Beginning with the first line of the data below, extract each line up to and including the one containing "return (a - b + 180) % 360 - 180". Copy them exactly and add nothing.

DATASET EXCERPT:
-=-=-=-=-
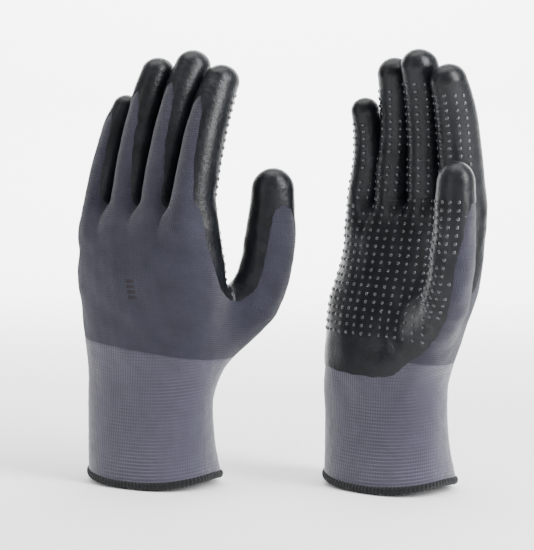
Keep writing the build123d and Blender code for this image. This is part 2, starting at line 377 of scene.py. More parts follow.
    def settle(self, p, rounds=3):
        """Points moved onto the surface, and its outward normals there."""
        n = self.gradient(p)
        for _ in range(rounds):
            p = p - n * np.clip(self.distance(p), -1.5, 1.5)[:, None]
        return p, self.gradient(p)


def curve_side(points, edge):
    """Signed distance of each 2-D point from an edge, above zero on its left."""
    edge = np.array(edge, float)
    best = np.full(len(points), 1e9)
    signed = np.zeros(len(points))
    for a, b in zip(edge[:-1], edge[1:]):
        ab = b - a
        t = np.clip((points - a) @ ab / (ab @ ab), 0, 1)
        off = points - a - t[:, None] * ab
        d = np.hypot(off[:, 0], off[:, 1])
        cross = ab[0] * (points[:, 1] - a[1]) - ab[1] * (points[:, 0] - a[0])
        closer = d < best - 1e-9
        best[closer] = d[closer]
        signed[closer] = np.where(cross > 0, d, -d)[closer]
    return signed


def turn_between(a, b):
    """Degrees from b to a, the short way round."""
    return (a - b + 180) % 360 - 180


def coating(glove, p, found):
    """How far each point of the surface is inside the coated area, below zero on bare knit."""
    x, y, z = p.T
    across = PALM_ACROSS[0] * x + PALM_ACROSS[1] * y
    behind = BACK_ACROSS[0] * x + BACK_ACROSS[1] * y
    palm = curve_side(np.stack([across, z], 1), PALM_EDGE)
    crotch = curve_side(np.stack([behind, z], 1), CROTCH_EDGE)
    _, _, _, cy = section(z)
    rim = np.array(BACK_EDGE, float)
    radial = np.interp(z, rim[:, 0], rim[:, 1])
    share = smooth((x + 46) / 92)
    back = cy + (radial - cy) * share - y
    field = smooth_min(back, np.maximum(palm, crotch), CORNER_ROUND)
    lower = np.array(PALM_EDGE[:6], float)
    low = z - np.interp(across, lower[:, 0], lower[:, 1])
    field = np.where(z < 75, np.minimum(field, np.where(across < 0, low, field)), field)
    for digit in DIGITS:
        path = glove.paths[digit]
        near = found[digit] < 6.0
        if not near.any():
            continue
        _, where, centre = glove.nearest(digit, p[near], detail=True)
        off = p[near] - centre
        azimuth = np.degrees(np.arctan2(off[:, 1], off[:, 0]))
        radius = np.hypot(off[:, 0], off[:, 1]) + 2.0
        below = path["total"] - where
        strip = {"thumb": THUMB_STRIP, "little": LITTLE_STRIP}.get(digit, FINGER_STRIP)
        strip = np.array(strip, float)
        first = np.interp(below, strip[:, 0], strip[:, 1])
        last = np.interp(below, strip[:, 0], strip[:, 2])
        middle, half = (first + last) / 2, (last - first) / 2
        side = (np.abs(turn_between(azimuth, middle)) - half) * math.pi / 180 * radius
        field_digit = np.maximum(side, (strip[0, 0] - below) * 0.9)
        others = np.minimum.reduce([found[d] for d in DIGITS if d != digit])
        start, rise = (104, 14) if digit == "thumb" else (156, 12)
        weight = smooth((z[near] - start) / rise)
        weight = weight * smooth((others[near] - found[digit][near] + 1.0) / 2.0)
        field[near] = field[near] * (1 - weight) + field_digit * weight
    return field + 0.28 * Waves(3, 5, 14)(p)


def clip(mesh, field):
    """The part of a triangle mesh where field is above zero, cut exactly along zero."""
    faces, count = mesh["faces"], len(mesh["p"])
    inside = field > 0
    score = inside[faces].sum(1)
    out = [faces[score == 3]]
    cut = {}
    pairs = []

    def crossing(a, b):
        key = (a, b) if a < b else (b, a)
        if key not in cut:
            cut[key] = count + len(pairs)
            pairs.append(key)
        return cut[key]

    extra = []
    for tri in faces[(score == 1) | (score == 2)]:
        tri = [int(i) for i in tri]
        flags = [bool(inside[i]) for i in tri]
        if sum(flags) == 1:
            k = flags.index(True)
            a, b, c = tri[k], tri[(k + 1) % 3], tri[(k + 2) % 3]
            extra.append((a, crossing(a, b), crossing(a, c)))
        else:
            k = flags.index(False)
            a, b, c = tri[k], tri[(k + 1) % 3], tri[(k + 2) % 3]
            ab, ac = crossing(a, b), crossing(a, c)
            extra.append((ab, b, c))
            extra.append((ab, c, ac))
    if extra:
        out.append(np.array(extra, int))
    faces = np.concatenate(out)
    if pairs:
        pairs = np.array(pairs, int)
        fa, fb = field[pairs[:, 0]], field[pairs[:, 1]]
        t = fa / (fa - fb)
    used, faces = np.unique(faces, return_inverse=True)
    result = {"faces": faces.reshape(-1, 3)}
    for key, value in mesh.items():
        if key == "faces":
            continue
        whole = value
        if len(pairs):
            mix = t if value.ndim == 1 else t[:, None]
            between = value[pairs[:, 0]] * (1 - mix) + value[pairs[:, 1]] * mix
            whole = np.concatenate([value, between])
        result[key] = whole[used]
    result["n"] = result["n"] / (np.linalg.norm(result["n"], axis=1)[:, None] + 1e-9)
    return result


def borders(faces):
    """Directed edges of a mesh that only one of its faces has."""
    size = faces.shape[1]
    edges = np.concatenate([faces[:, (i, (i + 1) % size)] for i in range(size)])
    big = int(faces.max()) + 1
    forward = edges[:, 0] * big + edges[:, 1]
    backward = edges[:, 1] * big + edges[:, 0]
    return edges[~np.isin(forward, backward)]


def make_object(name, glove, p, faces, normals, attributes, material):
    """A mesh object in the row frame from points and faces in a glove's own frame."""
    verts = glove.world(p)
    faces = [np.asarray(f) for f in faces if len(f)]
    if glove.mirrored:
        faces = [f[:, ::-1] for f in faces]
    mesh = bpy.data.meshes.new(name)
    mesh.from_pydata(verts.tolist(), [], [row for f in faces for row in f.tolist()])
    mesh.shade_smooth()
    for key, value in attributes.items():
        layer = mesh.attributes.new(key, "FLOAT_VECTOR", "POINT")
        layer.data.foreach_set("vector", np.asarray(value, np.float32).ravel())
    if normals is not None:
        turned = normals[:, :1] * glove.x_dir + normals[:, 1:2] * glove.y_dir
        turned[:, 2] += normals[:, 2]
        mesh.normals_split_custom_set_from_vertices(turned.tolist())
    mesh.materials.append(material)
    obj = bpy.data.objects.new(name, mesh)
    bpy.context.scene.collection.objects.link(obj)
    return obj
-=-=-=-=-
SOLUTION:
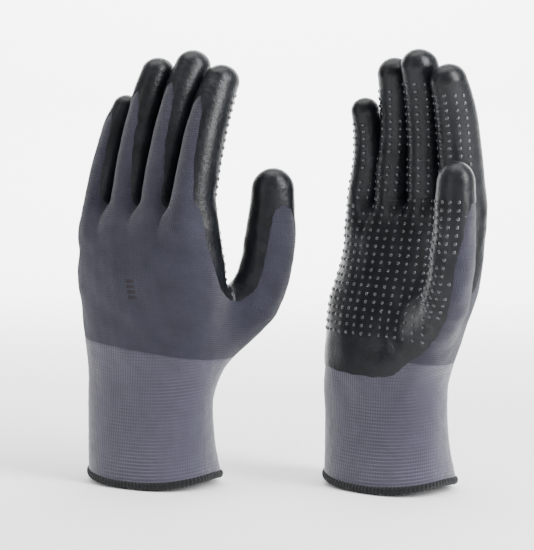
Keep writing the build123d and Blender code for this image. This is part 2, starting at line 377 of scene.py. More parts follow.
    def settle(self, p, rounds=3):
        """Points moved onto the surface, and its outward normals there."""
        n = self.gradient(p)
        for _ in range(rounds):
            p = p - n * np.clip(self.distance(p), -1.5, 1.5)[:, None]
        return p, self.gradient(p)


def curve_side(points, edge):
    """Signed distance of each 2-D point from an edge, above zero on its left."""
    edge = np.array(edge, float)
    best = np.full(len(points), 1e9)
    signed = np.zeros(len(points))
    for a, b in zip(edge[:-1], edge[1:]):
        ab = b - a
        t = np.clip((points - a) @ ab / (ab @ ab), 0, 1)
        off = points - a - t[:, None] * ab
        d = np.hypot(off[:, 0], off[:, 1])
        cross = ab[0] * (points[:, 1] - a[1]) - ab[1] * (points[:, 0] - a[0])
        closer = d < best - 1e-9
        best[closer] = d[closer]
        signed[closer] = np.where(cross > 0, d, -d)[closer]
    return signed


def turn_between(a, b):
    """Degrees from b to a, the short way round."""
    return (a - b + 180) % 360 - 180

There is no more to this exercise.